Secondly, playing the hero in battles with evil often brings more evil. This is not difficult to understand. A great basketball player gets double-teamed. A great running back encounters defenses designed just for him. Why would evil be any different? Saviors and those who lead the charge of positive change are often rewarded with death or assassination (Jesus, Lincoln, and Martin Luther King to name an obvious few). Similarly, new pastors who try to do too much too soon within their congregations are often vilified or may end up sabotaging their own reputations and efforts. Evil has an uncanny way of turning zealous idealism to its own ends.

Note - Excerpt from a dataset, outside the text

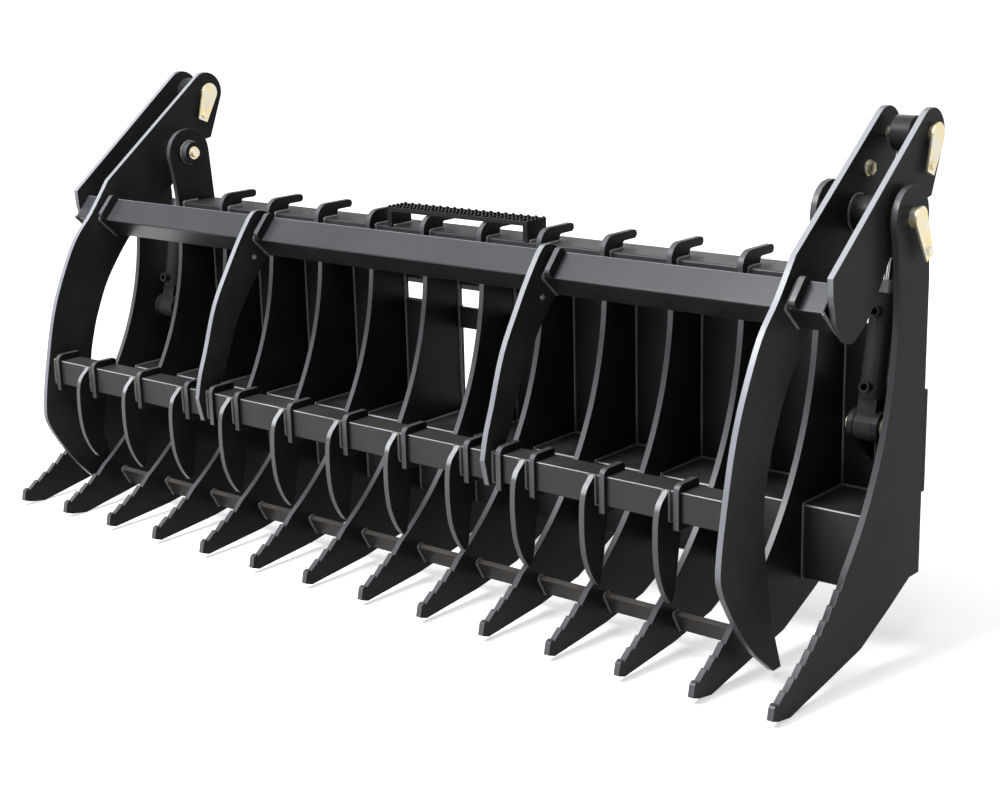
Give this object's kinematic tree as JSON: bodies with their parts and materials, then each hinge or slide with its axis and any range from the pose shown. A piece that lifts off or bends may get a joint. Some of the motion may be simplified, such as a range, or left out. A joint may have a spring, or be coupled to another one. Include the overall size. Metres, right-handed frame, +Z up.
{
  "type": "grapple_rake",
  "caption": "Black grapple rake for a loader: serrated tine plates on a welded frame, a full-width clamp with fingers, two hydraulic cylinders, rear quick-attach plates.",
  "frame": {"origin": "centre of the bounding box in plan, on the level of the lowest heel", "axes": "X along the width, to the right when looking at the open jaw; Y from the jaw to the loader; Z up"},
  "size_m": [2.1776, 0.6209, 1.0109],
  "materials": {
    "black_paint": "glossy black enamel over welded steel plate",
    "zinc_plate": "yellow zinc plated pins and flags",
    "steel": "bare machined steel",
    "chrome_rod": "hard chrome"
  },
  "bodies": {
    "frame": {"end_plate_left": "black_paint", "end_plate_right": "black_paint", "ear_plate_left": "black_paint", "ear_plate_right": "black_paint", "tine_03": "black_paint", "tine_04": "black_paint", "tine_05": "black_paint", "tine_06": "black_paint", "tine_07": "black_paint", "tine_08": "black_paint", "tine_09": "black_paint", "tine_10": "black_paint", "tine_11": "black_paint", "tine_12": "black_paint", "top_tube": "black_paint", "back_wall": "black_paint", "corner_plates": "black_paint", "bottom_beam": "black_paint", "front_cross_bar": "black_paint", "attach_plate_left": "black_paint", "attach_plate_right": "black_paint", "attach_top_lip": "black_paint", "step_grating": "black_paint", "step_brackets": "black_paint", "cylinder_lugs": "black_paint", "base_pin_left": "zinc_plate", "base_pin_right": "zinc_plate", "pivot_pin_left": "zinc_plate", "pivot_pin_right": "zinc_plate"},
    "clamp": {"upper_beam": "black_paint", "lower_beam": "black_paint", "arm_inner_left": "black_paint", "arm_inner_right": "black_paint", "arm_outer_left": "black_paint", "arm_outer_right": "black_paint", "claw_left": "black_paint", "claw_right": "black_paint", "finger_01": "black_paint", "finger_02": "black_paint", "finger_03": "black_paint", "finger_04": "black_paint", "finger_05": "black_paint", "finger_06": "black_paint", "finger_07": "black_paint", "finger_08": "black_paint", "finger_09": "black_paint", "finger_10": "black_paint", "finger_11": "black_paint", "beam_saddles": "black_paint", "arm_hubs": "black_paint", "pivot_bushes": "steel", "rod_pin_left": "zinc_plate", "rod_pin_right": "zinc_plate"},
    "barrel_left": {"barrel_left": "black_paint", "gland_left": "steel"},
    "barrel_right": {"barrel_right": "black_paint", "gland_right": "steel"},
    "rod_left": {"rod_left": "chrome_rod"},
    "rod_right": {"rod_right": "chrome_rod"}
  },
  "joints": [
    {"name": "clamp_pivot", "type": "hinge", "parent": "frame", "child": "clamp", "pos_m": [0, 0.1485, 0.82599], "axis": [-1, 0, 0], "range_deg": [0, 50]},
    {"name": "left_barrel_swing", "type": "hinge", "parent": "frame", "child": "barrel_left", "pos_m": [-0.9925, 0.1425, 0.42799], "axis": [-1, 0, 0], "range_deg": [0, 12.7]},
    {"name": "right_barrel_swing", "type": "hinge", "parent": "frame", "child": "barrel_right", "pos_m": [0.9925, 0.1425, 0.42799], "axis": [-1, 0, 0], "range_deg": [0, 12.7]},
    {"name": "left_rod_slide", "type": "slide", "parent": "barrel_left", "child": "rod_left", "axis": [0, -0.2162, -0.9764], "range_m": [0, 0.1025]},
    {"name": "right_rod_slide", "type": "slide", "parent": "barrel_right", "child": "rod_right", "axis": [0, -0.2162, -0.9764], "range_m": [0, 0.1025]}
  ],
  "couplings": [
    {"joint": "left_barrel_swing", "follows": "clamp_pivot", "ratio": 0.2514},
    {"joint": "right_barrel_swing", "follows": "clamp_pivot", "ratio": 0.2514},
    {"joint": "left_rod_slide", "follows": "clamp_pivot", "m_per_rad": 0.116},
    {"joint": "right_rod_slide", "follows": "clamp_pivot", "m_per_rad": 0.116}
  ]
}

Trying to play the hero or proudly taking on a cause is a good way to get killed. Play the hero only when you have to and adopt a cause only if truly called to do so. Justifying your involvement by saying, “Well if I don’t do it, who will?” is not a good reason. Just because evil is occurring does not mean that life is asking you to join the fray. Address the evil that arises of its own accord in your life, whether it comes from outside of you or within you. Face the shadow and evil in your own life. Genuinely addressing the darkness in yourself will provide sufficient challenge, trials, and danger for one lifetime.

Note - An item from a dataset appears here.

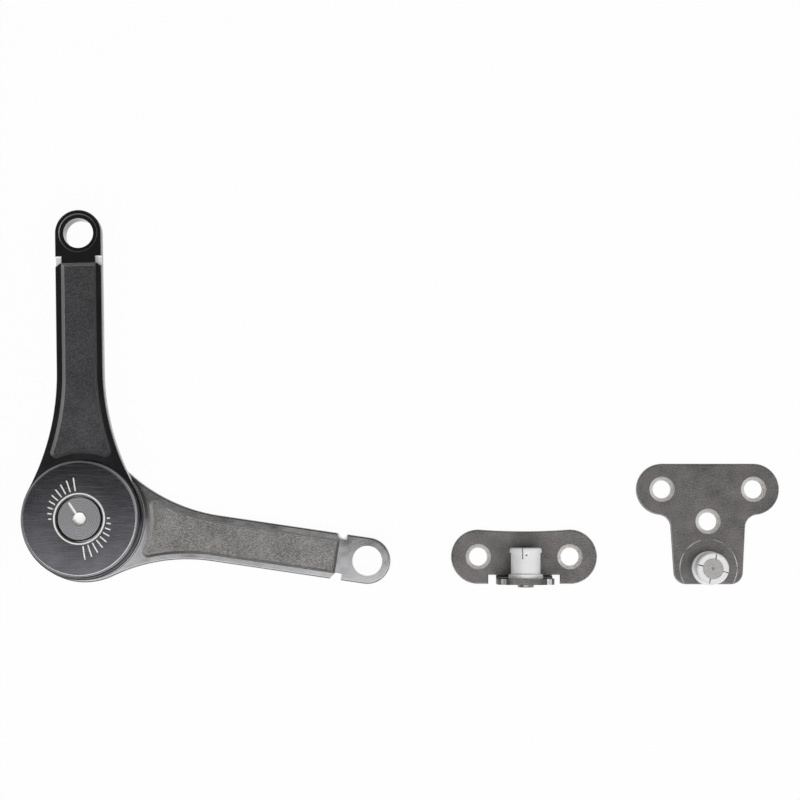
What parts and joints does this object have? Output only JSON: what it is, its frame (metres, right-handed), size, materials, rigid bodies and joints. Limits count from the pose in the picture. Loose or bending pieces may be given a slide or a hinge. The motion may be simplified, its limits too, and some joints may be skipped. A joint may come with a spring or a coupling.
{
  "type": "lid stay",
  "caption": "Adjustable friction lid stay: a jointed pair of cast arms with a friction hub, a folded lid bracket and a T-shaped cabinet bracket with snap bushes.",
  "frame": {"origin": "hub axis on the plane on which the stay and the brackets lie", "axes": "+Z out of the fronts, along the hub axis; +X from the hub towards the brackets; +Y roughly along the upper arm"},
  "size_m": [0.2639, 0.1307, 0.0198],
  "materials": {
    "arm_casting": "zinc casting with a dark nickel plating: glossy rims, finely grained panels",
    "cover": "dark nickel plating, satin face with fine brush lines, bright rounded rim",
    "dial": "turned face with fine concentric marks",
    "bracket_sheet": "stamped sheet with a grained dark nickel plating, brighter at the edges and screw seats",
    "pin_steel": "turned steel end with a centre mark",
    "nylon": "white moulded nylon",
    "inner_steel": "plain bright steel",
    "sleeve_bronze": "plain bearing bronze",
    "friction_fibre": "dark fibre lining",
    "back_cap": "plain dark cap"
  },
  "bodies": {
    "lower_arm": {"lower_arm": "arm_casting", "back_cap": "back_cap", "bearing_sleeve": "sleeve_bronze", "cabinet_bracket": "bracket_sheet", "cabinet_pin": "pin_steel", "lid_bracket": "bracket_sheet", "lid_pin": "pin_steel"},
    "upper_arm": {"upper_arm": "arm_casting", "cover_plate": "cover", "centre_bolt": "inner_steel", "back_friction_washer": "friction_fibre", "friction_lining": "friction_fibre", "pressure_washer": "inner_steel", "disc_spring_1": "inner_steel", "disc_spring_2": "inner_steel", "disc_spring_3": "inner_steel", "disc_spring_4": "inner_steel", "cover_snap_ring": "inner_steel"},
    "adjuster": {"adjuster_dial": "dial"},
    "cabinet_bush": {"cabinet_bush": "nylon"},
    "lid_bush": {"lid_bush": "nylon"}
  },
  "joints": [
    {"name": "hub_pivot", "type": "hinge", "parent": "lower_arm", "child": "upper_arm", "pos_m": [0, 0, 0.0082], "axis": [0, 0, 1], "range_deg": [-84, 71]},
    {"name": "adjuster_turn", "type": "hinge", "parent": "upper_arm", "child": "adjuster", "pos_m": [0, 0, 0.01905], "axis": [0, 0, 1], "range_deg": [-25, 57]},
    {"name": "cabinet_bush_spin", "type": "hinge", "parent": "lower_arm", "child": "cabinet_bush", "pos_m": [0.217, -0.0171, 0.0072], "axis": [0, 0, 1], "continuous": true},
    {"name": "lid_bush_spin", "type": "hinge", "parent": "lower_arm", "child": "lid_bush", "pos_m": [0.1527, -0.01535, 0.0107], "axis": [0, 1, 0], "continuous": true}
  ]
}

Ultimately, the only antidote to the soul-crushing effects of evil is your ability to learn from your experiences. If you do not grow in consciousness and insight from what you have gone through, the worm of evil burrows its way into the roots of your soul. Without learning, without growth in consciousness, evil is able to plant seeds of discouragement, bitterness, resentment, and cynicism. Wisdom and consciousness are the counterbalance to the negative sum of evil. Seeing more deeply into the nature and complexity of life is the redeeming gift we may distill from encounters with evil. We are unlikely to be victimized in the same way again. Your soul wounds become the source of new life and deepened consciousness, adding to the integrity of the personality and the development of character. With consciousness, territories won by evil are returned to the armies of the soul. The wounded are healed and return to the field of battle stronger and smarter than they were before. You will be less likely to behave or experience yourself as a victim in the future, for you will be a redeemer—someone who extracts gold from the pain, hardships, and injustices of life.

Copyright © Andy Drymalski, Ed.D.
Excerpts may be used provided full and clear credit is given author with link to original article.

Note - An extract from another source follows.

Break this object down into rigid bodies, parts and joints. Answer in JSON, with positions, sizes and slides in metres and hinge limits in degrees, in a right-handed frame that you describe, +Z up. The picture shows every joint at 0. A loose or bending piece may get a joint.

4 thoughts on “Addressing the Problem of Evil, Part V

  1. I really like your writings and the way you explain things. One of the points of contention I would have though, is the reliance on the conscious mind. I think the value of making things conscious is it shines a light on where we want to go. Beyond that I believe the conscious mind is powerless to get us there. I think it’s more about training the unconscious to get where we want to be.
    In terms of evil then, it would be more the case to gain some awareness of it and then train the unconscious to deal with it appropriately.
    Any thoughts on this?
    Looking forward to reading more of your articles in the new year

    • Hi Edward,

      You say the conscious mind “shines a light on where we want to go.” I’m not sure what you mean by this. If you mean it tries to understand where our deeper self, the psyche, or God wants us to go, then I agree. If you mean the ego just picks for itself–without guidance from the deeper psyche–then I disagree. The latter, egocentric path leads to trouble. The ego is meant to serve the Self, not the other way around.

      You mention “training the unconscious to get where we want to be.” I find this a most disagreeable viewpoint. To me it suggests the ego’s (conscious mind’s) attempt to control the unconscious. From the perspective of Jungian psychology, the ego is meant to learn from the unconscious, not train it. When you direct consciousness towards the unconscious, you learn what is there. You see the positive and the negative, the creative and the destructive. Through this awareness you can then make more conscious and discerning decisions. These decisions will hopefully be more in line with the natural development of your soul and the attainment of your destiny. Consciousness of evil–both within and without–is crucial because it makes you less likely to be evil’s unwitting instrument. This is not, however, a process of “training” the unconscious but of learning from it and then striving to make the most moral/responsible decisions you are capable of.

      Thank you for your thoughts on these articles.


  2. For the sake of clarity,

    I had a problem with anger for the longest time. Most of my life the reasons for the anger were unconscious. I then reached a stage of life where I was very conscious of what was occurring with my anger, where it stemmed from, what the triggers were etc. Being conscious was not particularly useful in helping me get to a much calmer state of being or even use anger constructively. It did highlight the problem in revealing the pattern though (this is what I called shining the light).

    To change that pattern, I then took on things like meditation, self-hypnosis. I wasn’t becoming ‘more conscious’ nor was consciousness particularly healing, it was that I was training my brain to respond differently to the triggers.

    At least that’s how I would explain it.

    None of the above lessens my appreciation for your insights and articles though. I find they stimulate my thinking on diverse areas and also may lead to new areas to explore. It’s just that I have a different outlook on change and the conscious/unconscious dichotomy.